* _TO DO_
Set down each line from the one containing "const root = tangRoot().applyMatrix4(placement);" to the one containing "for node in", inclusive, exactly as written and with nothing further.

* _INFORMATION SUPPLIED_
— START —
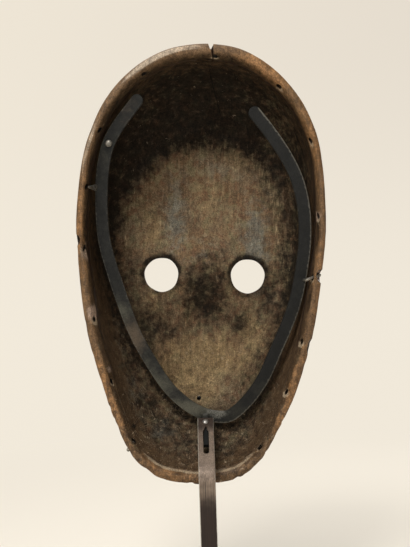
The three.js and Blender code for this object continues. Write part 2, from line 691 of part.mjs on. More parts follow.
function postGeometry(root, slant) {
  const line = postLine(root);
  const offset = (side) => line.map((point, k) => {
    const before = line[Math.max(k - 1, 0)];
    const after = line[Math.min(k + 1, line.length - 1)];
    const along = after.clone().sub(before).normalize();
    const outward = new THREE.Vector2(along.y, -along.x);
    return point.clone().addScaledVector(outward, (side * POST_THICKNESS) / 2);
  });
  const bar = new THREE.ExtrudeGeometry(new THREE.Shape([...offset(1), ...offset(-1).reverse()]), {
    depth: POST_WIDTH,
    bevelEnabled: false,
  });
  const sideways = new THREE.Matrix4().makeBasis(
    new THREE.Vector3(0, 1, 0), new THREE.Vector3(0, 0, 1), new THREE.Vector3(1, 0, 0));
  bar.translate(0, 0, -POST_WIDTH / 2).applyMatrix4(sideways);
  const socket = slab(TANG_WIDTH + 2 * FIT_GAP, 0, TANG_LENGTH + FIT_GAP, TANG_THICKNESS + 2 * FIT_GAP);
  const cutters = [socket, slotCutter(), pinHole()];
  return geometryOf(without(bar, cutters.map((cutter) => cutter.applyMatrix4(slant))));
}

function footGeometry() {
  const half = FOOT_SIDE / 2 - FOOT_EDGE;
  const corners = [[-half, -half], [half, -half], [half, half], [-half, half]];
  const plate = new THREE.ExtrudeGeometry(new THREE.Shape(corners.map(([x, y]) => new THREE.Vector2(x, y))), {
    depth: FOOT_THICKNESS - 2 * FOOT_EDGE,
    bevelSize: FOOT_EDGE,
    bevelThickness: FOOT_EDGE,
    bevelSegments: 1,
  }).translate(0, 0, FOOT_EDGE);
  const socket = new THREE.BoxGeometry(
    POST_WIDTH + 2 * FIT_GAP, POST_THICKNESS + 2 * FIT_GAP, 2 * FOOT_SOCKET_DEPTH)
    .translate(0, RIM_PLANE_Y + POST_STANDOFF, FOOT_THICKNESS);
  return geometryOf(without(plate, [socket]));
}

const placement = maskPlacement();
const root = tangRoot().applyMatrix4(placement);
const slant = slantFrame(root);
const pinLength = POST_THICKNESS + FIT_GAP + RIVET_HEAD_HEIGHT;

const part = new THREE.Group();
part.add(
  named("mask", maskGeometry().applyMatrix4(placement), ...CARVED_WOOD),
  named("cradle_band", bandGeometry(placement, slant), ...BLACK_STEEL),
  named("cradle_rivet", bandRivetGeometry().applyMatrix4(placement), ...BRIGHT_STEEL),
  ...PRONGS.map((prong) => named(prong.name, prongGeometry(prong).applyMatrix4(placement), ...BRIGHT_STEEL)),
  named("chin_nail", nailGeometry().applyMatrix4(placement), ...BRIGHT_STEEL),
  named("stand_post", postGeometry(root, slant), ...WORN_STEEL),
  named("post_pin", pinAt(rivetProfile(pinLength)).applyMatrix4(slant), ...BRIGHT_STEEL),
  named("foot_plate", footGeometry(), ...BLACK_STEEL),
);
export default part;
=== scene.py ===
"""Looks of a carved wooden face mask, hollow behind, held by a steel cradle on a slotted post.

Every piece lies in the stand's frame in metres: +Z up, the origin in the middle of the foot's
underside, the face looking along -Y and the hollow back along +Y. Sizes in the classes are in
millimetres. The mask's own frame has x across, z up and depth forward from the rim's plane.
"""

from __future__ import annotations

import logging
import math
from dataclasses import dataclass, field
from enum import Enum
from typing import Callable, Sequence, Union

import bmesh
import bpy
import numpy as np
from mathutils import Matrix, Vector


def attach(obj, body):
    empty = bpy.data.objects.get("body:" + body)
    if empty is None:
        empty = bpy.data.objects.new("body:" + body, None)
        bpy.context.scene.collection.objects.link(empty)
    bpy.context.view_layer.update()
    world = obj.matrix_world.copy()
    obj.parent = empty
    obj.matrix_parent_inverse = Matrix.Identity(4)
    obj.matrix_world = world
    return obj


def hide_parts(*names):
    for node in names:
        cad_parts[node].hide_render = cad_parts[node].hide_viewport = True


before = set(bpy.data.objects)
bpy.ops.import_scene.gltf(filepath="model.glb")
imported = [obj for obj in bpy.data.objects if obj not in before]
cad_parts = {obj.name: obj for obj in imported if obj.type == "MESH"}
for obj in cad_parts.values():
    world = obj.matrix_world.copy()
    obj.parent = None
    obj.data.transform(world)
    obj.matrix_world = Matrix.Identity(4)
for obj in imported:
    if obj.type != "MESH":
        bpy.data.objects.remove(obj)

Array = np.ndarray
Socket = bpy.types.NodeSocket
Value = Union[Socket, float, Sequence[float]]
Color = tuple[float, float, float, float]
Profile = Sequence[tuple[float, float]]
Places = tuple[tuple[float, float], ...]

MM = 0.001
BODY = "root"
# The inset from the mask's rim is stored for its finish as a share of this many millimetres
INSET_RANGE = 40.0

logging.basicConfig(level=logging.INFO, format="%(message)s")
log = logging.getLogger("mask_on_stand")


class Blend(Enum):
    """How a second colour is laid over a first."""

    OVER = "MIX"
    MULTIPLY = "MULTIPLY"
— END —
* _OUTPUT OF THE EXERCISE_
const root = tangRoot().applyMatrix4(placement);
const slant = slantFrame(root);
const pinLength = POST_THICKNESS + FIT_GAP + RIVET_HEAD_HEIGHT;

const part = new THREE.Group();
part.add(
  named("mask", maskGeometry().applyMatrix4(placement), ...CARVED_WOOD),
  named("cradle_band", bandGeometry(placement, slant), ...BLACK_STEEL),
  named("cradle_rivet", bandRivetGeometry().applyMatrix4(placement), ...BRIGHT_STEEL),
  ...PRONGS.map((prong) => named(prong.name, prongGeometry(prong).applyMatrix4(placement), ...BRIGHT_STEEL)),
  named("chin_nail", nailGeometry().applyMatrix4(placement), ...BRIGHT_STEEL),
  named("stand_post", postGeometry(root, slant), ...WORN_STEEL),
  named("post_pin", pinAt(rivetProfile(pinLength)).applyMatrix4(slant), ...BRIGHT_STEEL),
  named("foot_plate", footGeometry(), ...BLACK_STEEL),
);
export default part;
=== scene.py ===
"""Looks of a carved wooden face mask, hollow behind, held by a steel cradle on a slotted post.

Every piece lies in the stand's frame in metres: +Z up, the origin in the middle of the foot's
underside, the face looking along -Y and the hollow back along +Y. Sizes in the classes are in
millimetres. The mask's own frame has x across, z up and depth forward from the rim's plane.
"""

from __future__ import annotations

import logging
import math
from dataclasses import dataclass, field
from enum import Enum
from typing import Callable, Sequence, Union

import bmesh
import bpy
import numpy as np
from mathutils import Matrix, Vector


def attach(obj, body):
    empty = bpy.data.objects.get("body:" + body)
    if empty is None:
        empty = bpy.data.objects.new("body:" + body, None)
        bpy.context.scene.collection.objects.link(empty)
    bpy.context.view_layer.update()
    world = obj.matrix_world.copy()
    obj.parent = empty
    obj.matrix_parent_inverse = Matrix.Identity(4)
    obj.matrix_world = world
    return obj


def hide_parts(*names):
    for node in names:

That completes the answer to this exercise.